═════ Data block ═════

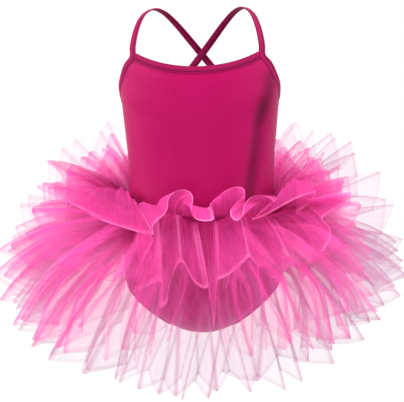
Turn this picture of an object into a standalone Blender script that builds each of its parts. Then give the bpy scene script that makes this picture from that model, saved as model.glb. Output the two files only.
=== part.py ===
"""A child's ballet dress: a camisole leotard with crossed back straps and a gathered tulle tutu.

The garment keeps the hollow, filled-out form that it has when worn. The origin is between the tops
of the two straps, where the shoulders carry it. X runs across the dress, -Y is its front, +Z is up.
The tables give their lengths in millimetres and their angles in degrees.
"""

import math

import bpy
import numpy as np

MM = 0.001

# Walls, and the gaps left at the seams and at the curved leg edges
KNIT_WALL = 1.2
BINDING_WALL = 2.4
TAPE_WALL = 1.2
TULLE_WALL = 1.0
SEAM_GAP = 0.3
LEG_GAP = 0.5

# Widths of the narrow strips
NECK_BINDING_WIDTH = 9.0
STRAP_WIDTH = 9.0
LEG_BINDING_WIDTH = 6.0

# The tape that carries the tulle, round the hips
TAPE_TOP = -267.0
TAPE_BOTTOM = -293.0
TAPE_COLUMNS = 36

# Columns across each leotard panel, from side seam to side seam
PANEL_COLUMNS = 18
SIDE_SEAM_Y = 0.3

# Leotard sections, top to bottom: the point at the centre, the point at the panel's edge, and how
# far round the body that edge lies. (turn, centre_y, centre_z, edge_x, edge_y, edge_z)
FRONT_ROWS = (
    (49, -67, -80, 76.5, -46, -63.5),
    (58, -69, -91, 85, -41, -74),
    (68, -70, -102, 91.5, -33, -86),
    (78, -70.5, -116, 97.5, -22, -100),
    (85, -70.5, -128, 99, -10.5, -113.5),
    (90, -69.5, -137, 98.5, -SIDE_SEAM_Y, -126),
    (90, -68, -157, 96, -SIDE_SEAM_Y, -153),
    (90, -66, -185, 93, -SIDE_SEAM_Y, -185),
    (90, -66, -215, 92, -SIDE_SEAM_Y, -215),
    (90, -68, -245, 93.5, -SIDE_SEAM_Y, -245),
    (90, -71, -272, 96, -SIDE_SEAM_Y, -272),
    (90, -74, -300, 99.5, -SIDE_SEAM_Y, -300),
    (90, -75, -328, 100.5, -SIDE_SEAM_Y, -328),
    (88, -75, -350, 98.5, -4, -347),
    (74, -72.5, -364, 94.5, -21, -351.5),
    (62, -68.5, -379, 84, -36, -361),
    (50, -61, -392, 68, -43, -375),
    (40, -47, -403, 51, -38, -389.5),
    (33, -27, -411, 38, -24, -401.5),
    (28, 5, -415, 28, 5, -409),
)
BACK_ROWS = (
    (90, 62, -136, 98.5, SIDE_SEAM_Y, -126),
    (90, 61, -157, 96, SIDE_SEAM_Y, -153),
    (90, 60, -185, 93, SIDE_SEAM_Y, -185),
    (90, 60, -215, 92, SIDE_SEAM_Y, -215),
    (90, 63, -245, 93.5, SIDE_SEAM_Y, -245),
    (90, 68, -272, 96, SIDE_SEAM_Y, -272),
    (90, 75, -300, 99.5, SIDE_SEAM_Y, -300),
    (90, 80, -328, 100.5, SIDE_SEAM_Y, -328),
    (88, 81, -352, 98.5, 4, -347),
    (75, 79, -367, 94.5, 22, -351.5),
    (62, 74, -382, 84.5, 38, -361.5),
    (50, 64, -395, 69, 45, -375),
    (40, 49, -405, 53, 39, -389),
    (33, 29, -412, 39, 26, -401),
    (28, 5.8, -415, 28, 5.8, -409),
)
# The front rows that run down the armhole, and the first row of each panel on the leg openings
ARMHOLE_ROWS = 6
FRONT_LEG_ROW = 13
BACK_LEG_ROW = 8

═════

Work instructions
Reproduce the full listing word for word.

Exercise answer
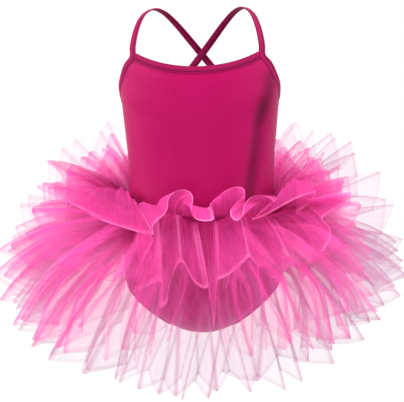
Turn this picture of an object into a standalone Blender script that builds each of its parts. Then give the bpy scene script that makes this picture from that model, saved as model.glb. Output the two files only.
=== part.py ===
"""A child's ballet dress: a camisole leotard with crossed back straps and a gathered tulle tutu.

The garment keeps the hollow, filled-out form that it has when worn. The origin is between the tops
of the two straps, where the shoulders carry it. X runs across the dress, -Y is its front, +Z is up.
The tables give their lengths in millimetres and their angles in degrees.
"""

import math

import bpy
import numpy as np

MM = 0.001

# Walls, and the gaps left at the seams and at the curved leg edges
KNIT_WALL = 1.2
BINDING_WALL = 2.4
TAPE_WALL = 1.2
TULLE_WALL = 1.0
SEAM_GAP = 0.3
LEG_GAP = 0.5

# Widths of the narrow strips
NECK_BINDING_WIDTH = 9.0
STRAP_WIDTH = 9.0
LEG_BINDING_WIDTH = 6.0

# The tape that carries the tulle, round the hips
TAPE_TOP = -267.0
TAPE_BOTTOM = -293.0
TAPE_COLUMNS = 36

# Columns across each leotard panel, from side seam to side seam
PANEL_COLUMNS = 18
SIDE_SEAM_Y = 0.3

# Leotard sections, top to bottom: the point at the centre, the point at the panel's edge, and how
# far round the body that edge lies. (turn, centre_y, centre_z, edge_x, edge_y, edge_z)
FRONT_ROWS = (
    (49, -67, -80, 76.5, -46, -63.5),
    (58, -69, -91, 85, -41, -74),
    (68, -70, -102, 91.5, -33, -86),
    (78, -70.5, -116, 97.5, -22, -100),
    (85, -70.5, -128, 99, -10.5, -113.5),
    (90, -69.5, -137, 98.5, -SIDE_SEAM_Y, -126),
    (90, -68, -157, 96, -SIDE_SEAM_Y, -153),
    (90, -66, -185, 93, -SIDE_SEAM_Y, -185),
    (90, -66, -215, 92, -SIDE_SEAM_Y, -215),
    (90, -68, -245, 93.5, -SIDE_SEAM_Y, -245),
    (90, -71, -272, 96, -SIDE_SEAM_Y, -272),
    (90, -74, -300, 99.5, -SIDE_SEAM_Y, -300),
    (90, -75, -328, 100.5, -SIDE_SEAM_Y, -328),
    (88, -75, -350, 98.5, -4, -347),
    (74, -72.5, -364, 94.5, -21, -351.5),
    (62, -68.5, -379, 84, -36, -361),
    (50, -61, -392, 68, -43, -375),
    (40, -47, -403, 51, -38, -389.5),
    (33, -27, -411, 38, -24, -401.5),
    (28, 5, -415, 28, 5, -409),
)
BACK_ROWS = (
    (90, 62, -136, 98.5, SIDE_SEAM_Y, -126),
    (90, 61, -157, 96, SIDE_SEAM_Y, -153),
    (90, 60, -185, 93, SIDE_SEAM_Y, -185),
    (90, 60, -215, 92, SIDE_SEAM_Y, -215),
    (90, 63, -245, 93.5, SIDE_SEAM_Y, -245),
    (90, 68, -272, 96, SIDE_SEAM_Y, -272),
    (90, 75, -300, 99.5, SIDE_SEAM_Y, -300),
    (90, 80, -328, 100.5, SIDE_SEAM_Y, -328),
    (88, 81, -352, 98.5, 4, -347),
    (75, 79, -367, 94.5, 22, -351.5),
    (62, 74, -382, 84.5, 38, -361.5),
    (50, 64, -395, 69, 45, -375),
    (40, 49, -405, 53, 39, -389),
    (33, 29, -412, 39, 26, -401),
    (28, 5.8, -415, 28, 5.8, -409),
)
# The front rows that run down the armhole, and the first row of each panel on the leg openings
ARMHOLE_ROWS = 6
FRONT_LEG_ROW = 13
BACK_LEG_ROW = 8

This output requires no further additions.